Искатель, 1968 № 01 (Лем, Айриш) - страница 38

Правда, с другой стороны, разгром отборной группировки фашистских войск мог облегчить его, Кройцера, задачу: очень интересно, как психологически справится разведчик противника, если он, конечно, сюда прибудет, со своим чувством радости, утаить которую гораздо труднее, чем печаль, горечь, разочарование?

Первым на объект прибыл инженер Ширмер. Это был довольно пожилой человек с потертым слабовольным лицом и большой лысиной, одетый в старый, но аккуратно выглаженный костюм и длинное темно-зеленое пальто.

Кройцер поручил Ширмера заботам своего помощника, а вече-, ром сам вошел к нему в номер, представился и пригласил гостя провести вместе с ним вечер в баре гостиницы. Выбор напитков в этом захолустье был весьма ограничен, и им пришлось довольствоваться немецким «вайнбрандом» — жалким подобием французского коньяка.

Ширмер несказанно удивился тому, что во Франции нельзя «организовать» коньяк, но «вайнбранд» пил исправно и вскоре совершенно захмелел. Такой поворот дела совершенно не устраивал Кройцера: он никогда не прибегал к такому дешевому" методу в работе со своими подопечными, а предпочитал вести игру на высоком, по его мнению, интеллектуальном уровне.

Ширмер бессильно опустил голову на стол и неожиданно заплакал. Брезгливо улыбаясь, Кройцер приказал официанту подать стакан воды. Ширмер залпом выпил воду и, размазывая слезы по щекам, стал торопливо изливать душу Кройцеру.

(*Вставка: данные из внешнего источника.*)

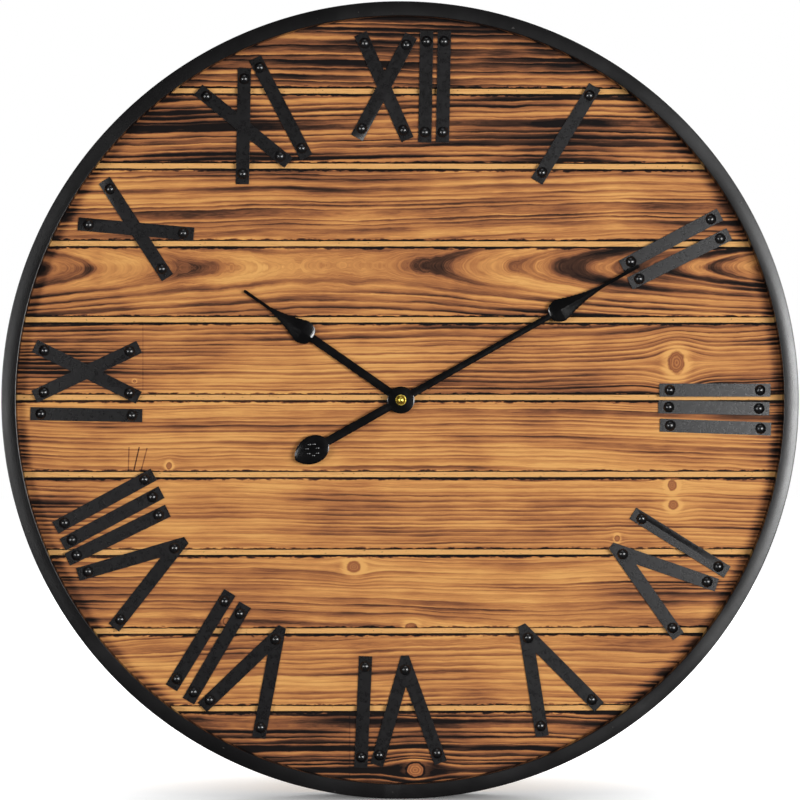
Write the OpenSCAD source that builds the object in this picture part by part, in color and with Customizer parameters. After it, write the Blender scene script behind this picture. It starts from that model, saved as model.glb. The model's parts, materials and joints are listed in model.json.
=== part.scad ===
// Large round wall clock: a plank face in a rolled steel ring, flat-bar Roman
// numerals nailed to the boards, and a quartz movement behind the face.
//
// Z is up, the wall is the plane y = 0, the face looks along -Y, and the
// origin is the clock's axis on the wall. Depths are measured out from the
// wall. Angles on the face run clockwise from 12, seen from the front.

/* [Ring] */
// Outside diameter of the ring
ring_d = 762; // [756:1:780]
// Width of the ring's flat front face
ring_face = 14; // [12:0.5:16]
// Thickness of the ring's sheet steel
ring_sheet = 1.5; // [1:0.25:2]
// How far the boards lie behind the ring's front face
recess = 14; // [14:1:20]

/* [Boards] */
// Thickness of the boards
board_t = 12; // [12:0.5:14]
// Heights of the joints between boards, from the top one down
seams = [296.5, 224.5, 150, 77, 2.5, -71.5, -146, -221.5, -296]; // nine falling values, 60 to 90 apart
// Width of the gap shown between two boards' faces
reveal = 5; // [4:0.5:6]
// Bevel along each board's front edges
board_bevel = 0.8; // [0.5:0.1:1.5]

/* [Numerals] */
// Width of the flat bar that the numerals are cut from
bar_w = 12.7; // [12:0.1:14]
// Thickness of that flat bar
bar_t = 1.5; // [1:0.25:2]
// Length of one plain bar
bar_len = 107; // [100:1:110]
// Diameter of a nail's domed head
nail_d = 10.5; // [9:0.5:11]
// Height of a nail's domed head
nail_h = 3.2; // [2.5:0.1:3.5]

/* [Hands] */
// Length of the hour hand, from the axis to its point
hour_len = 183; // [170:1:190]
// Length of the minute hand, from the axis to its point
minute_len = 262.5; // [250:0.5:270]
// Length of the minute hand's tail
tail_len = 116; // [110:1:125]
// Thickness of a hand
hand_t = 1; // [0.8:0.1:1.2]
// Where the hour hand points, clockwise from 12
hour_angle = 305; // [0:1:359]
// Where the minute hand points, clockwise from 12
minute_angle = 60.5; // [0:0.5:359.5]

/* [Movement] */
// Width and height of the movement's case
case_w = 56; // [56:1:60]
// Depth of the movement's case
case_t = 17; // [17:0.5:18]
// Room between the movement's case and the wall
wall_gap = 4; // [4:0.5:6]

/* [Hidden] */
$fn = 96;
// Depths, from the wall out
washer_t = 1;
panel_back = wall_gap + case_t + washer_t;
panel_front = panel_back + board_t;
ring_depth = panel_front + recess;
ring_r = ring_d / 2;
panel_r = ring_r - ring_sheet - 1;
case_front = wall_gap + case_t;
wall = 1.2;
fit = 0.05;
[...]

— Ведь я знал, знал, — пьяно вздыхая, говорил он, — что этим все кончится. Ведь я, господин Макенрот, был однажды в России. Да, да, красные увлечения юношеских лет. Черт возьми, я видел их в лаптях! Нас повезли на одну стройку. Они таскали землю в мешках, как муравьи, шатались от голода, но таскали. Я смотрел все время на их лица. Нет, никакой рабской покорности, подавленности! Вам, наверно, трудно меня понять: вы вряд ли были в России. Но эти мужики, эти мужики! Студентом я прочитал всего Достоевского и думал, что знаю эту проклятую страну. Прошло почти четырнадцать лет с тех пор, но лица этих мужиков мне запомнились на всю жизнь. Их нельзя брать в плен. Их надо вешать, расстреливать, вешать, расстреливать…

С Ширмером началась истерика. Кройцер приказал доставить его в номер и быстро ушел из бара. По дороге домой он саркастически улыбался: если этот Ширмер разведчик или агент, значит, он величайший мастер перевоплощения, лучший ученик Станиславского или кого там еще, а он, Кройцер, ничего не понимает в своем ремесле.

На следующий день, вскоре после обеда, Кройцера вызвали к генеральному директору объекта Неккерману. У того в кабинете сидели двое. Один немолодой, в отлично сшитом штатском костюме, другой — немногим старше тридцати лет, в черной форме СС, со знаками различия хаупщтурмфюрера на петлицах. Лицо его Кройцер сразу же узнал. Это был Линдеман, а тот, старый, наверно, его тесть.